The wife’s natural instinctual self-assertion is tamed by domestication. As she retreats inside, “something felt very small and tight inside the girl.” This is a contracting, inhibited feeling, a similar reaction of failed communion experienced by the Italian maid in relation to the American wife a few sentences previously: “When she talked English the maid’s face tightened.” Both girls act in accordance with civil patterns which are no true expression of their feminine natures. The maid’s opening the umbrella behind the wife happens with the almost comical automatism of a shadow always there to serve the guests. The wife is entrapped in conventional clichés and perceives the cat, not as in any way a vigorous challenge, but an innocent little female creature like herself: “The cat was trying to make herself so compact that she would not be dripped on.”

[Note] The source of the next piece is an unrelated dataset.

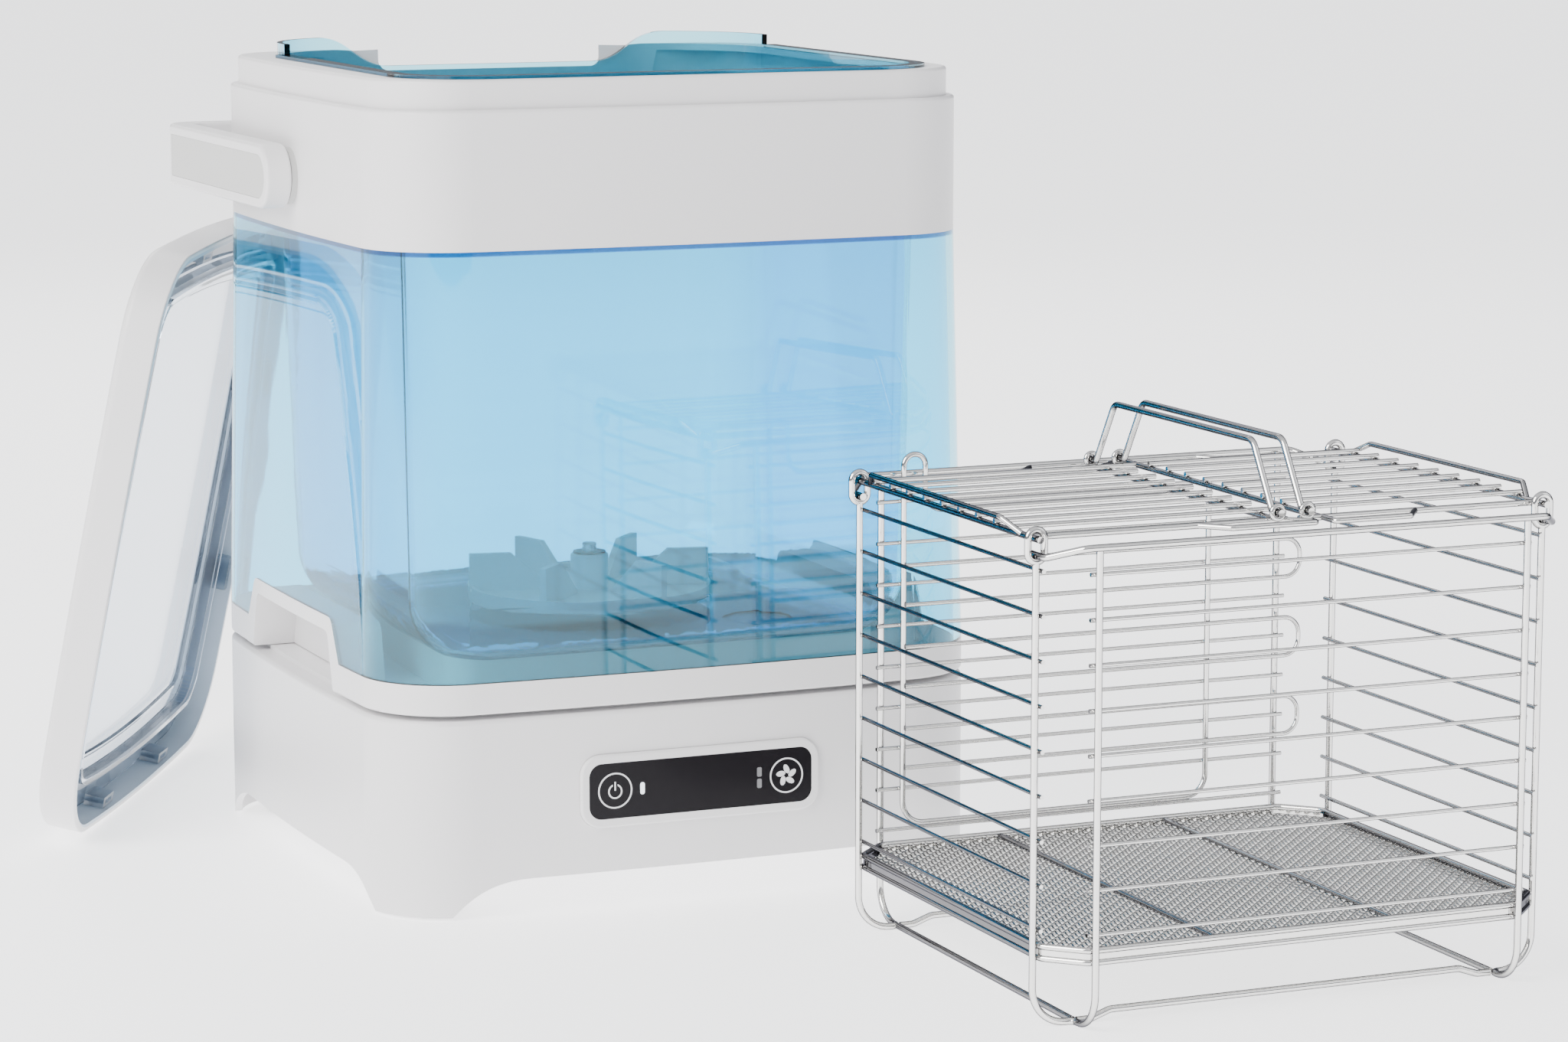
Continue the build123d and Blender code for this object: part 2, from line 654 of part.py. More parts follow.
# Fixed stainless spindle in the tub floor, with a washer and a grooved nut that hold the impeller.
with BuildPart() as impeller_spindle:
    with BuildSketch(Plane.XY.offset(tub_inner_z - 1.5)):
        Circle(spindle_radius)
    extrude(amount=hub_top_z + 1.2 - tub_inner_z + 1.5)
finish(impeller_spindle.part, "impeller_spindle")

with BuildPart() as spindle_washer:
    with BuildSketch(Plane.XY.offset(hub_top_z + part_gap)):
        Circle(hub_radius - 1.0)
        Circle(spindle_radius, mode=Mode.SUBTRACT)
    extrude(amount=0.5)
finish(spindle_washer.part, "spindle_washer")

with BuildPart() as spindle_nut:
    with BuildSketch(Plane.XY.offset(hub_top_z + part_gap + 0.5)):
        Circle(2.7)
    extrude(amount=3.2)
    chamfer(spindle_nut.faces().sort_by(Axis.Z)[-1].edges(), 0.4)
    with BuildSketch(Plane.XY.offset(hub_top_z + part_gap + 0.5)):
        Circle(spindle_radius)
    extrude(amount=1.2 - part_gap - 0.5, mode=Mode.SUBTRACT)
    with BuildSketch(Plane.XY.offset(hub_top_z + part_gap + 2.0)):
        Circle(3)
        Circle(2.3, mode=Mode.SUBTRACT)
    extrude(amount=0.5, mode=Mode.SUBTRACT)
finish(spindle_nut.part, "spindle_nut")

# Impeller: disc with a raised rim, six slanted vanes and a hub with a pressed-in bush.
blade_start, blade_flat, blade_end = 15.0, 30.0, disc_radius - 0.6
disc_top_z = disc_z + disc_thickness
with BuildPart() as impeller:
    with BuildSketch(Plane.XY.offset(disc_z)):
        Circle(disc_radius)
    extrude(amount=disc_thickness)
    fillet(impeller.faces().sort_by(Axis.Z)[0].edges(), 1.2)
    with BuildSketch(Plane.XY.offset(disc_top_z)):
        Circle(disc_radius)
        Circle(disc_radius - rim_width, mode=Mode.SUBTRACT)
    extrude(amount=rim_rise)
    with BuildSketch(Plane.XY.offset(disc_top_z)):
        Circle(hub_radius)
    extrude(amount=hub_rise)
    fillet(impeller.faces().sort_by(Axis.Z)[-1].edges(), 0.9)
    for blade in range(blade_count):
        blade_plane = Plane.XZ.rotated((0, 0, blade_turn + blade * 360 / blade_count))
        with BuildSketch(blade_plane):
            with BuildLine():
                Polyline(
                    (blade_start, disc_top_z - 0.5),
                    (blade_end, disc_top_z - 0.5),
                    (blade_end, disc_top_z + blade_rise),
                    (blade_flat, disc_top_z + blade_rise),
                    (blade_start, disc_top_z + 1),
                    close=True,
                )
            make_face()
        extrude(amount=blade_thickness / 2, both=True)
    with BuildSketch(Plane.XY.offset(disc_z)):
        Circle(spindle_radius + running_gap + bush_wall)
    extrude(amount=60, mode=Mode.SUBTRACT)
    with BuildSketch(Plane.XY.offset(disc_z + 0.8)):
        with PolarLocations(magnet_circle, 4):
            Circle(magnet_radius)
    extrude(amount=magnet_thickness, mode=Mode.SUBTRACT)
finish(impeller.part, "impeller")

with BuildPart() as impeller_magnets:
    with BuildSketch(Plane.XY.offset(disc_z + 0.8)):
        with PolarLocations(magnet_circle, 4):
            Circle(magnet_radius)
    extrude(amount=magnet_thickness)
finish(impeller_magnets.part, "impeller_magnets")

with BuildPart() as impeller_bush:
    with BuildSketch(Plane.XY.offset(disc_z)):
        Circle(spindle_radius + running_gap + bush_wall)
        Circle(spindle_radius + running_gap, mode=Mode.SUBTRACT)
    extrude(amount=hub_top_z - disc_z)
finish(impeller_bush.part, "impeller_bush")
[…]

Subconsciously, however, the wife’s desire for the cat stems from a discontented restlessness: “I don’t know why I wanted it so much. I wanted that poor kitty.” It may have had to do with finding consolation in her self-pity. Her problem is that her insulated existence removes her from pulsating nature. Her craving is to break through the windowpane of abstracted observation to vital involvement and fulfillment of her female energies. In her vague, confused manner, she says, “I want to pull my hair back tight and smooth and make a big knot at the back that I can feel” (emphasis added). Since the story is largely told from her point of view, moreover, only that which attracts her attention is described, an important factor. Hagopian notes how the narrator repeats seven times “She liked” as she passes the hotel-keeper, the intensity of the repetitions reflecting the force of her need to feel. They are phrases succeeded with even greater insistence by sixteen repetitions of “I wanted” and “I want.” As evidenced by her emotional intensity, her many desiderata—including the kitty, silver, candles, spring—are really sublimations of a deeper instinctual female urge. When the cat she finally gets is not a harmless little kitty but a vigorous furry animal, the irony consequently seems to turn partly on her self-deception.